Sunday, May 9, 2010

Weeks 23 & 24: Composing Change - YOLA & the El Sistema Movement

Alvaro and I ready to start Composing Change in the US

I have just returned from an incredible symposium, Composing Change: YOLA and the El Sistema Movement, held in Los Angeles and hosted by the LA Phil in partnership with El Sistema USA and the League of American Orchestras. Thank you, Dan Berkowitz, Leni Boostin and Gretchen Nielsen for organizing such an inspiring program!

As part of the symposium, the Abreu Fellows shared our experiences in Venezuela, including this short movie that I made to document how a child as young as two years old might prepare for and progress through the orchestra in an El Sistema nucleo. Afterward, many people asked if they could use this film to share with their communities at home. So, here it is.  You can also access it on Youtube:  El Sistema:  Venezuela's Youth Progress through the Orchestra

Over 250 music educators, musicians and delegates from youth orchestras and organizations attended the symposium, representing 26 states (Hawaii and Alaska included) and 6 countries! It was an honor to be in attendance and be able to share the Abreu Fellows' insights from our combined visits to over 60 nucleos throughout Venezuela. My part of the presentation reiterated the impressions that I had shared with Dr. Abreu during our last week in Venezuela:

Continuity and Unified Vision:   At the nucleos where our team visited, there was always an orchestra or ensemble to meet each child at his or her musical level.  More importantly,  no gaps existed between one orchestra and the next, but rather a continuum of musical support from the baby classes all the way through adulthood, ensuring that no skills were lost in the interim.  Every teacher works toward a strong, unified vision.  For example, the early childhood teachers know how the skills they are teaching in their classes will manifest themselves in the kind of high level musicianship we see in the Simon Bolivar B Orchestra.  In the United States, we have so many different community and school musical experiences available to children.  We could benefit from the Venezuelan model by exploring ways to connect these offerings into one continuous conveyor belt of musical support, making sure our young musicians always have a place to "tocar y luchar" (play and strive).
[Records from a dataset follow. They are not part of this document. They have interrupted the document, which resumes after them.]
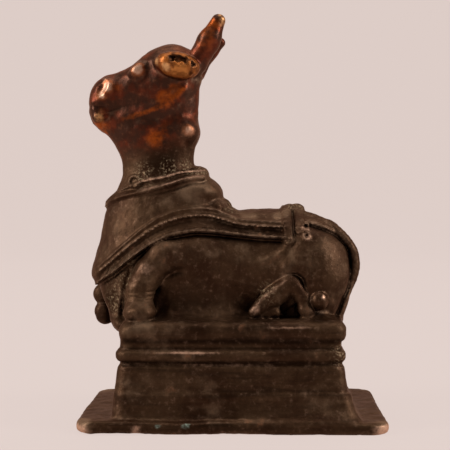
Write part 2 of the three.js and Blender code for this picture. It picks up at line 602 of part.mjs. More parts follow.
function castingMesh() {
  const reach = Math.max(FOOT_LENGTH / 2, FIGURE_HEIGHT / 2) + 3 * CELL;
  const halfWidth = Math.max(FOOT_WIDTH / 2, FIGURE_HEIGHT / 4) + 3 * CELL;
  const box = new THREE.Box3(
    new THREE.Vector3(-reach, -halfWidth, -CELL / 2),
    new THREE.Vector3(reach, halfWidth, PLINTH_HEIGHT + 1.02 * FIGURE_HEIGHT),
  );
  const rough = surfaceOf(casting, box, CELL);
  rough.points = settle(rough.points, casting, CELL / 4).map(([x, y, z]) => [x, y, z < CELL / 10 ? 0 : z]);
  const { points, triangles } = simplified(rough, MOST_TRIANGLES);
  const geometry = new THREE.BufferGeometry();
  geometry.setAttribute("position", new THREE.Float32BufferAttribute(points.flat(), 3));
  geometry.setIndex(triangles.flat());
  const bronze = new THREE.MeshStandardMaterial({ color: 0x3a2a20, roughness: 0.5, metalness: 0.85 });
  const mesh = new THREE.Mesh(geometry, bronze);
  mesh.name = "nandi_bull_on_plinth";
  return mesh;
}

const nandi = new THREE.Group();
nandi.add(castingMesh());

export default nandi;
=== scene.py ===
"""A small cast bronze bull lying on a stepped plinth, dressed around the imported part.

The scene is in metres, in the part's own frame: +Z up, the bull facing -X, the origin under the middle of the
plinth. The casting is drawn in the part's millimetres, and the bull on it in shares of its own height.
"""

import math

import bpy
import numpy as np
import openvdb
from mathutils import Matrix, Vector


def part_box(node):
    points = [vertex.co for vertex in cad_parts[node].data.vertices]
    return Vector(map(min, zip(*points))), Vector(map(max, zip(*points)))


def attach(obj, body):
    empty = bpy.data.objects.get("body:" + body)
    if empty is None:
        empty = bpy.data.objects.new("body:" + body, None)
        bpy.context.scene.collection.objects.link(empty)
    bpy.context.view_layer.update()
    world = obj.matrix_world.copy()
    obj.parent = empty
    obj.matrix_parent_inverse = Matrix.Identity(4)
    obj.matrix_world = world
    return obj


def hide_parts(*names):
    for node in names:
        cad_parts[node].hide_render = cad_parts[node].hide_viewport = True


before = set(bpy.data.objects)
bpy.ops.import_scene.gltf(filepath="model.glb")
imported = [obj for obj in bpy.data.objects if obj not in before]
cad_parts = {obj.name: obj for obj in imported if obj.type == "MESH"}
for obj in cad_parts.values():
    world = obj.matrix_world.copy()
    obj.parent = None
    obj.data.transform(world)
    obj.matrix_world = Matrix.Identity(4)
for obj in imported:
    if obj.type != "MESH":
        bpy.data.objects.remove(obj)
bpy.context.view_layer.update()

NODE = "nandi_bull_on_plinth"
BOX_LOW, BOX_HIGH = (np.array(corner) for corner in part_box(NODE))
TURN = 2 * math.pi

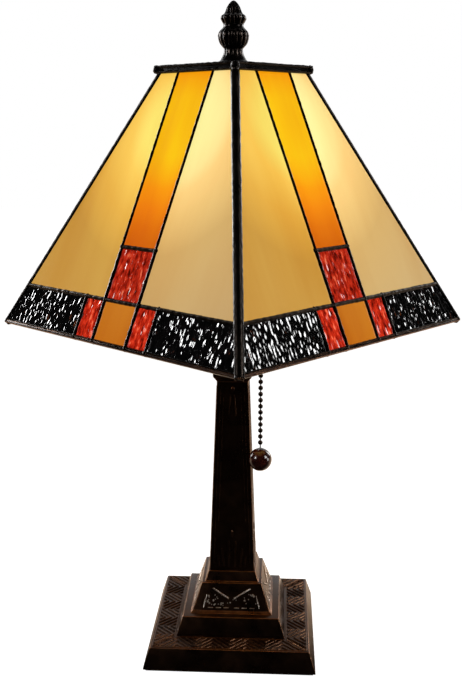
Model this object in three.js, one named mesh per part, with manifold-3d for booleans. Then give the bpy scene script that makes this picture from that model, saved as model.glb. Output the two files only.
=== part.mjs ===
// Stained glass table lamp: a square cast base and tapered column carry a pull-chain socket, a wire
// harp and a four-sided leaded glass shade held down by a finial. Millimetres, +Z up. The origin is
// the centre of the base's underside, and the base's sides run along X and Y.
import * as THREE from 'three';
import { mergeVertices } from 'three/addons/utils/BufferGeometryUtils.js';
import Module from 'manifold-3d';

// ---- clearances ----
const seatGap = 0.3;            // between faces that rest on each other
const pipeClearance = 0.5;      // lamp pipe in its bores
const turnClearance = 0.4;      // threads, stud and ferrules, radially

// ---- base and column: half widths of square sections, and heights ----
const feltHalf = 62.6;
const feltThickness = 1.2;
const plinthFootHalf = 64.5;
const plinthTopHalf = 59.6;
const plinthHeight = 15.4;
const plinthWall = 4;
const stepFootHalf = 41.4;
const stepTopHalf = 36.8;
const stepHeight = 13.8;
const blockFilletHalf = 31;
const blockFilletHeight = 1.7;
const blockFootHalf = 29.9;
const blockTopHalf = 23;
const blockHeight = 20.1;
const collarFootHalf = 20.7;
const collarTopHalf = 18.3;
const collarHeight = 7.7;
const pedestalWall = 3.5;
const columnFootHalf = 17.4;
const columnHeadHalf = 11.8;
const columnShaftHeight = 150;
const columnCrownHalf = 14.6;
const columnCrownHeight = 8;
const columnWall = 3;

// ---- centre hardware ----
const pipeRadius = 5;
const pipeWall = 1.2;
const nutAcross = 18;
const nutHeight = 5;
const neckHeight = 30.1;
const neckWaistRadius = 7.6;
const neckRimRadius = 12.5;
const bushingBore = 6;
const bushingWall = 1.2;
const bushingFlange = 1.6;
const bushingWeb = 1.2;         // of plinth wall below the bushing

// ---- harp ----
const wireRadius = 1.8;
const saddleThickness = 1.6;
const saddleWeb = 2.5;           // beside the pipe's hole
const harpFootX = 31;
const harpBellyX = 54;
const harpHeight = 186.6;
const ferruleHeight = 14;
const ferruleWall = 1.5;
const studRadius = 3.1;
const studLength = 12;
const restRadius = 8;
const restThickness = 2;

// ---- socket and bulb ----
const socketWall = 0.8;
const socketAir = 1.9;          // between screw shell and socket shell
const socketCapHeight = 14.8;
const socketShellHeight = 46;
const switchBodyHeight = 21;
const screwShellWall = 1;
const bulbThreadRadius = 13.1;
const bulbBaseHeight = 22.6;
const bulbRadius = 30;
const bulbHeight = 90;
const bulbWall = 1;

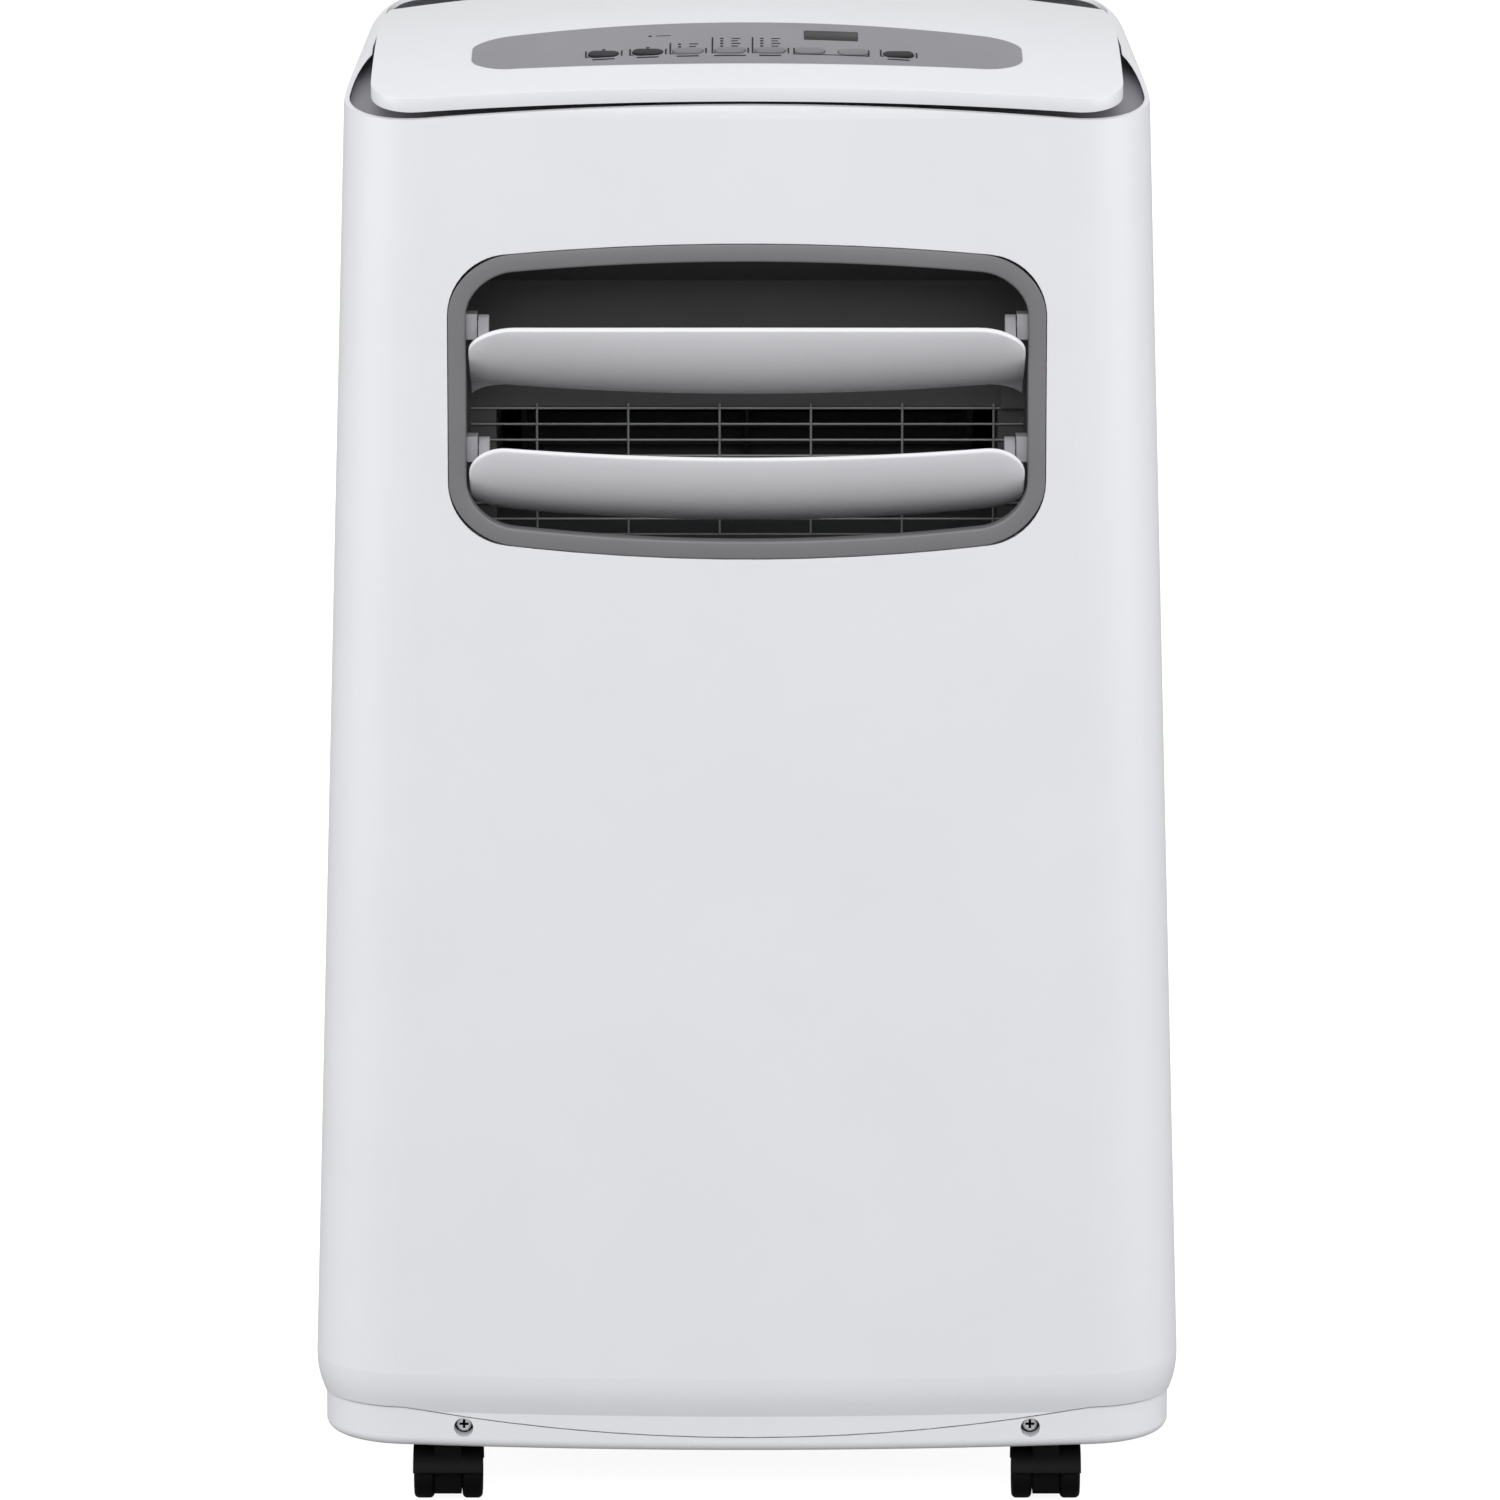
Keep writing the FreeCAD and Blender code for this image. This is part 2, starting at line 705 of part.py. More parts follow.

 At La Rinconada Nucleo, a 2-year old practices steady beat

Trust in Our Youth and Culture of Sharing:  Rebecca and I had opportunities to give workshops to teachers in each Venezuelan state we visited.  Our last one was held in Caracas, on a Saturday morning for 4 hours.  We were amazed at how young the 40 participants were - many still teenagers or in their early twenties. When I asked, "Are all of these participants teachers?" the response from one teacher was, "Many of them are students becoming teachers" (see photo below). This is just one example of how El Sistema brings its youth into the fold and places trust in them as educators at an early age.  The doors to professional development are open to everyone, as well as the doors to classrooms, materials and teaching practices.  Every teacher gladly shared what they had with us wherever we went.  It was an overwhelming gesture that I hope we can foster in the states.  This culture of sharing and collaboration can only improve the musical experiences we provide for our children.

 Some of the young participants at the teacher training workshop in Caracas

Start Early and Place No Limits:  Josbel and the teachers at La Rinconada are responsible for creating the Paper Orchestra concept and are continually testing out new ideas so that children can successfully access music-making at a very young age.   They embody the words that Josbel shared with the Abreu Fellows during our first week in Caracas:  "There are no limits on our creativity as teachers."  When I think of teachers who approach their work as an art form, I think of the incredible teaching staff at La Rinconada.  An important message I will bring back with me to Juneau came from Israel who teaches violin at La Rinconada (photo below).  When I asked him what should people in the United States know about El Sistema, he said, "Never place limits on what a child can do.  He or she is a musician from the very start."  Before coming to Venezuela, I was so worried about being able to teach violin to an entire class of kindergartners,  but after seeing much younger classes with more children and a variety of instrumentation, I know it can and has been done.

Rebecca and I with some of the inspirational teachers at
Nucleo La Rinconada: Amilcar, Josbel, Veronica and Israel

My fellow colleague, Christine Witkowski, also addresses El Sistema's philosophy of starting early and placing no limits on a child in her posting entitled, 8-15 Year Olds Take on the Titans which recounts the rehearsals we saw of the National Children's Orchestra of Venezuela.  Very inspiring!  Muchas gracias El Sistema teachers, staff and students for giving me these incredible experiences to take back with me.

Tonight I leave for Scotland! That's right! Tomorrow I begin my one-month internship with Big Noise, an El Sistema-inspired program in the Raploch area of the city of Stirling supported by Sistema Scotland and the Scottish Arts Council. I am very excited to intern here because Big Noise partners with its local schools both during and after the school day, which is a model I plan to bring back to Juneau, Alaska. Thank you, Scottish Arts Council and the New England Conservatory for your financial support of this internship.